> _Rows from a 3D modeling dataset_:
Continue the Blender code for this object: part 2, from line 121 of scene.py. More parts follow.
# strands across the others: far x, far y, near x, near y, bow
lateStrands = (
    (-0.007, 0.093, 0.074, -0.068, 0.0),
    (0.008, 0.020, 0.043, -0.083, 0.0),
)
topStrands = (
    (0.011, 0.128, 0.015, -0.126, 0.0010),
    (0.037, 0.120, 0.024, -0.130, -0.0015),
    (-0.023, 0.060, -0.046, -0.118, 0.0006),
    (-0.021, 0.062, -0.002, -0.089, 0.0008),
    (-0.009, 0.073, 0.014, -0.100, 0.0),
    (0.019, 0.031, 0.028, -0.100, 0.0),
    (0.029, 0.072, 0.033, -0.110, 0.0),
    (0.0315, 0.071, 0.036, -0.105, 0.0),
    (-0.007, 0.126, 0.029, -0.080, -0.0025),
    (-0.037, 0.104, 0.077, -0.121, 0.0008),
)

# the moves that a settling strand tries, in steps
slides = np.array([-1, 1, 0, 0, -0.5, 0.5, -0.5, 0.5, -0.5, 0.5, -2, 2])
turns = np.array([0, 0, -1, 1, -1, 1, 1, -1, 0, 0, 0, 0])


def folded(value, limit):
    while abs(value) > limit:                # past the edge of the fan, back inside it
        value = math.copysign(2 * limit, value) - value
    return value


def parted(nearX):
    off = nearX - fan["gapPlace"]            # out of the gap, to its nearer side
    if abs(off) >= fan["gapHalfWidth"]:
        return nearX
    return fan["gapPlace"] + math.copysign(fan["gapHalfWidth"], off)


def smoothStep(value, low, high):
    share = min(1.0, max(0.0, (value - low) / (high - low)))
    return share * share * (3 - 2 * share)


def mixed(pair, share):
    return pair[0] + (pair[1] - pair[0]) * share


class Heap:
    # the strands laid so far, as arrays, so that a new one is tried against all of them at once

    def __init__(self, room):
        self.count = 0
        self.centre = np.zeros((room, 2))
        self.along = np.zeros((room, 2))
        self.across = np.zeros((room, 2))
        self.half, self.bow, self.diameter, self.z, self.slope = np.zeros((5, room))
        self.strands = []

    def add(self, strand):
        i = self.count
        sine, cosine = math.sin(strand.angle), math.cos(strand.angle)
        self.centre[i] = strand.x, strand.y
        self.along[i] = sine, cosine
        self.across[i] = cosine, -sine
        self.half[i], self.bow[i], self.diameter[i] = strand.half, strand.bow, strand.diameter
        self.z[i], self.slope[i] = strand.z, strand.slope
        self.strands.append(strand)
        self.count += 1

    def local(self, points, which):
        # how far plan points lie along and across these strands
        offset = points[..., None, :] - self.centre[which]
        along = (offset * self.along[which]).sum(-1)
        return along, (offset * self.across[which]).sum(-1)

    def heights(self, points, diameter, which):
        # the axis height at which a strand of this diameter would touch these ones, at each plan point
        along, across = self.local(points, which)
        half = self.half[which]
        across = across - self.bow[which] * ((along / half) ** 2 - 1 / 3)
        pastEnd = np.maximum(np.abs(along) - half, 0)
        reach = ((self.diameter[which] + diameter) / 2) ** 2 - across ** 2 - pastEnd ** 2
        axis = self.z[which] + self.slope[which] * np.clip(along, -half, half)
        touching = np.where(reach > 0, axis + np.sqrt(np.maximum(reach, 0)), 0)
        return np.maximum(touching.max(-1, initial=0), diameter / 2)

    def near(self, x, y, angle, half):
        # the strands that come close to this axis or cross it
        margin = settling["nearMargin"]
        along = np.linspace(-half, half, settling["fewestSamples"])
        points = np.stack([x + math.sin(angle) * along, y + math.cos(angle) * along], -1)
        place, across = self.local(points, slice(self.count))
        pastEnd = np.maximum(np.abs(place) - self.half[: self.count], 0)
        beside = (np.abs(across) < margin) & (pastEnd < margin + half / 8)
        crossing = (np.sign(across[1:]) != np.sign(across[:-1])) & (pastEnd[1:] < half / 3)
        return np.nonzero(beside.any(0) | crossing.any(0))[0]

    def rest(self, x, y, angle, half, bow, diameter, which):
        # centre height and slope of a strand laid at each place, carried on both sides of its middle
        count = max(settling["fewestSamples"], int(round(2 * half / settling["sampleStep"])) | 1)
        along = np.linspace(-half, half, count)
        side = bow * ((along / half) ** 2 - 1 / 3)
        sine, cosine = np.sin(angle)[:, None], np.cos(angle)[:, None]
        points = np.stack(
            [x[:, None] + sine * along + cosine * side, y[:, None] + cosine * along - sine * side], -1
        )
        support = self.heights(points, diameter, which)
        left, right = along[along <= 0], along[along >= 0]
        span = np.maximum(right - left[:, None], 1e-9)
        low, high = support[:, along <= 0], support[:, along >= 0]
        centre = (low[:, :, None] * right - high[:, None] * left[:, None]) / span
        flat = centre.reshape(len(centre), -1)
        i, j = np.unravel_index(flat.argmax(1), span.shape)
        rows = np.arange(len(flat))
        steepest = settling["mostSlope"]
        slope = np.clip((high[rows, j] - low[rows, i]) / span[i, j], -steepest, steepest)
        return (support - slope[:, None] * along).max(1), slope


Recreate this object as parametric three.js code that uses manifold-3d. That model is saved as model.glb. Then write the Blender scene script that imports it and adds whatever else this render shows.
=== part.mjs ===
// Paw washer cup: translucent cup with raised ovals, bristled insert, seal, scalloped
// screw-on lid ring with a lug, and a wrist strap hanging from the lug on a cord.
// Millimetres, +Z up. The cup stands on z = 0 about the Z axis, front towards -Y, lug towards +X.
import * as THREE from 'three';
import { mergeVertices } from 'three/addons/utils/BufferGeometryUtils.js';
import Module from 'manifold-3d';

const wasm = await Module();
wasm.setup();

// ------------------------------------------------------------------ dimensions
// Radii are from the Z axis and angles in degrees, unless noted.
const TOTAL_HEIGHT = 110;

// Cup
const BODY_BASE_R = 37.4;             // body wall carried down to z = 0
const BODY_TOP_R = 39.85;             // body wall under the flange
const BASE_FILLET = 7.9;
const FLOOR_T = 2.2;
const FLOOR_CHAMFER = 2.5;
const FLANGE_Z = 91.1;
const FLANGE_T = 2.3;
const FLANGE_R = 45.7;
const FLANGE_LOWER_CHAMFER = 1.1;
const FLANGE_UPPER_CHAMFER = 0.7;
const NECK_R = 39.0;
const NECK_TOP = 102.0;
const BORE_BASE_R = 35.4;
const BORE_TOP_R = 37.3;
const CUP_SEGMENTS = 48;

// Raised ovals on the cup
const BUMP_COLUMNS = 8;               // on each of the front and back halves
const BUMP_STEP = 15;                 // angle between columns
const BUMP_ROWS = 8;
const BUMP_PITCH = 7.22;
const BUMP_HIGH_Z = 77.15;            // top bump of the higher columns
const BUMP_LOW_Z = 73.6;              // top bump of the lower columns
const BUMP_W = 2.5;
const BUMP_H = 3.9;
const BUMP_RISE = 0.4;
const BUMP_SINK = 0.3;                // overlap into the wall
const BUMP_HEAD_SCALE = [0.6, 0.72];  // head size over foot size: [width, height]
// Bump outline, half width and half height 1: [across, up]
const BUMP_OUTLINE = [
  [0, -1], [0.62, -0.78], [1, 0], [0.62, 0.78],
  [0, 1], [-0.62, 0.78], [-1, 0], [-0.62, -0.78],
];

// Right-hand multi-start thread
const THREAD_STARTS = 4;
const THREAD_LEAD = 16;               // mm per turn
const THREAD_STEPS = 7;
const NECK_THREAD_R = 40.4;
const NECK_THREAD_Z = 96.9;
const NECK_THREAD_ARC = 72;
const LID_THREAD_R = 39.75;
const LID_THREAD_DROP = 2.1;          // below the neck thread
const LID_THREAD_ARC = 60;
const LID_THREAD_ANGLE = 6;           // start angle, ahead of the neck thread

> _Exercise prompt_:
Every record should be repeated exactly; please leave none out.

> _Correct output_:
Continue the Blender code for this object: part 2, from line 121 of scene.py. More parts follow.
# strands across the others: far x, far y, near x, near y, bow
lateStrands = (
    (-0.007, 0.093, 0.074, -0.068, 0.0),
    (0.008, 0.020, 0.043, -0.083, 0.0),
)
topStrands = (
    (0.011, 0.128, 0.015, -0.126, 0.0010),
    (0.037, 0.120, 0.024, -0.130, -0.0015),
    (-0.023, 0.060, -0.046, -0.118, 0.0006),
    (-0.021, 0.062, -0.002, -0.089, 0.0008),
    (-0.009, 0.073, 0.014, -0.100, 0.0),
    (0.019, 0.031, 0.028, -0.100, 0.0),
    (0.029, 0.072, 0.033, -0.110, 0.0),
    (0.0315, 0.071, 0.036, -0.105, 0.0),
    (-0.007, 0.126, 0.029, -0.080, -0.0025),
    (-0.037, 0.104, 0.077, -0.121, 0.0008),
)

# the moves that a settling strand tries, in steps
slides = np.array([-1, 1, 0, 0, -0.5, 0.5, -0.5, 0.5, -0.5, 0.5, -2, 2])
turns = np.array([0, 0, -1, 1, -1, 1, 1, -1, 0, 0, 0, 0])


def folded(value, limit):
    while abs(value) > limit:                # past the edge of the fan, back inside it
        value = math.copysign(2 * limit, value) - value
    return value


def parted(nearX):
    off = nearX - fan["gapPlace"]            # out of the gap, to its nearer side
    if abs(off) >= fan["gapHalfWidth"]:
        return nearX
    return fan["gapPlace"] + math.copysign(fan["gapHalfWidth"], off)


def smoothStep(value, low, high):
    share = min(1.0, max(0.0, (value - low) / (high - low)))
    return share * share * (3 - 2 * share)


def mixed(pair, share):
    return pair[0] + (pair[1] - pair[0]) * share


class Heap:
    # the strands laid so far, as arrays, so that a new one is tried against all of them at once

    def __init__(self, room):
        self.count = 0
        self.centre = np.zeros((room, 2))
        self.along = np.zeros((room, 2))
        self.across = np.zeros((room, 2))
        self.half, self.bow, self.diameter, self.z, self.slope = np.zeros((5, room))
        self.strands = []

    def add(self, strand):
        i = self.count
        sine, cosine = math.sin(strand.angle), math.cos(strand.angle)
        self.centre[i] = strand.x, strand.y
        self.along[i] = sine, cosine
        self.across[i] = cosine, -sine
        self.half[i], self.bow[i], self.diameter[i] = strand.half, strand.bow, strand.diameter
        self.z[i], self.slope[i] = strand.z, strand.slope
        self.strands.append(strand)
        self.count += 1

    def local(self, points, which):
        # how far plan points lie along and across these strands
        offset = points[..., None, :] - self.centre[which]
        along = (offset * self.along[which]).sum(-1)
        return along, (offset * self.across[which]).sum(-1)

    def heights(self, points, diameter, which):
        # the axis height at which a strand of this diameter would touch these ones, at each plan point
        along, across = self.local(points, which)
        half = self.half[which]
        across = across - self.bow[which] * ((along / half) ** 2 - 1 / 3)
        pastEnd = np.maximum(np.abs(along) - half, 0)
        reach = ((self.diameter[which] + diameter) / 2) ** 2 - across ** 2 - pastEnd ** 2
        axis = self.z[which] + self.slope[which] * np.clip(along, -half, half)
        touching = np.where(reach > 0, axis + np.sqrt(np.maximum(reach, 0)), 0)
        return np.maximum(touching.max(-1, initial=0), diameter / 2)

    def near(self, x, y, angle, half):
        # the strands that come close to this axis or cross it
        margin = settling["nearMargin"]
        along = np.linspace(-half, half, settling["fewestSamples"])
        points = np.stack([x + math.sin(angle) * along, y + math.cos(angle) * along], -1)
        place, across = self.local(points, slice(self.count))
        pastEnd = np.maximum(np.abs(place) - self.half[: self.count], 0)
        beside = (np.abs(across) < margin) & (pastEnd < margin + half / 8)
        crossing = (np.sign(across[1:]) != np.sign(across[:-1])) & (pastEnd[1:] < half / 3)
        return np.nonzero(beside.any(0) | crossing.any(0))[0]

    def rest(self, x, y, angle, half, bow, diameter, which):
        # centre height and slope of a strand laid at each place, carried on both sides of its middle
        count = max(settling["fewestSamples"], int(round(2 * half / settling["sampleStep"])) | 1)
        along = np.linspace(-half, half, count)
        side = bow * ((along / half) ** 2 - 1 / 3)
        sine, cosine = np.sin(angle)[:, None], np.cos(angle)[:, None]
        points = np.stack(
            [x[:, None] + sine * along + cosine * side, y[:, None] + cosine * along - sine * side], -1
        )
        support = self.heights(points, diameter, which)
        left, right = along[along <= 0], along[along >= 0]
        span = np.maximum(right - left[:, None], 1e-9)
        low, high = support[:, along <= 0], support[:, along >= 0]
        centre = (low[:, :, None] * right - high[:, None] * left[:, None]) / span
        flat = centre.reshape(len(centre), -1)
        i, j = np.unravel_index(flat.argmax(1), span.shape)
        rows = np.arange(len(flat))
        steepest = settling["mostSlope"]
        slope = np.clip((high[rows, j] - low[rows, i]) / span[i, j], -steepest, steepest)
        return (support - slope[:, None] * along).max(1), slope


Recreate this object as parametric three.js code that uses manifold-3d. That model is saved as model.glb. Then write the Blender scene script that imports it and adds whatever else this render shows.
=== part.mjs ===
// Paw washer cup: translucent cup with raised ovals, bristled insert, seal, scalloped
// screw-on lid ring with a lug, and a wrist strap hanging from the lug on a cord.
// Millimetres, +Z up. The cup stands on z = 0 about the Z axis, front towards -Y, lug towards +X.
import * as THREE from 'three';
import { mergeVertices } from 'three/addons/utils/BufferGeometryUtils.js';
import Module from 'manifold-3d';

const wasm = await Module();
wasm.setup();

// ------------------------------------------------------------------ dimensions
// Radii are from the Z axis and angles in degrees, unless noted.
const TOTAL_HEIGHT = 110;

// Cup
const BODY_BASE_R = 37.4;             // body wall carried down to z = 0
const BODY_TOP_R = 39.85;             // body wall under the flange
const BASE_FILLET = 7.9;
const FLOOR_T = 2.2;
const FLOOR_CHAMFER = 2.5;
const FLANGE_Z = 91.1;
const FLANGE_T = 2.3;
const FLANGE_R = 45.7;
const FLANGE_LOWER_CHAMFER = 1.1;
const FLANGE_UPPER_CHAMFER = 0.7;
const NECK_R = 39.0;
const NECK_TOP = 102.0;
const BORE_BASE_R = 35.4;
const BORE_TOP_R = 37.3;
const CUP_SEGMENTS = 48;

// Raised ovals on the cup
const BUMP_COLUMNS = 8;               // on each of the front and back halves
const BUMP_STEP = 15;                 // angle between columns
const BUMP_ROWS = 8;
const BUMP_PITCH = 7.22;
const BUMP_HIGH_Z = 77.15;            // top bump of the higher columns
const BUMP_LOW_Z = 73.6;              // top bump of the lower columns
const BUMP_W = 2.5;
const BUMP_H = 3.9;
const BUMP_RISE = 0.4;
const BUMP_SINK = 0.3;                // overlap into the wall
const BUMP_HEAD_SCALE = [0.6, 0.72];  // head size over foot size: [width, height]
// Bump outline, half width and half height 1: [across, up]
const BUMP_OUTLINE = [
  [0, -1], [0.62, -0.78], [1, 0], [0.62, 0.78],
  [0, 1], [-0.62, 0.78], [-1, 0], [-0.62, -0.78],
];

// Right-hand multi-start thread
const THREAD_STARTS = 4;
const THREAD_LEAD = 16;               // mm per turn
const THREAD_STEPS = 7;
const NECK_THREAD_R = 40.4;
const NECK_THREAD_Z = 96.9;
const NECK_THREAD_ARC = 72;
const LID_THREAD_R = 39.75;
const LID_THREAD_DROP = 2.1;          // below the neck thread
const LID_THREAD_ARC = 60;
const LID_THREAD_ANGLE = 6;           // start angle, ahead of the neck thread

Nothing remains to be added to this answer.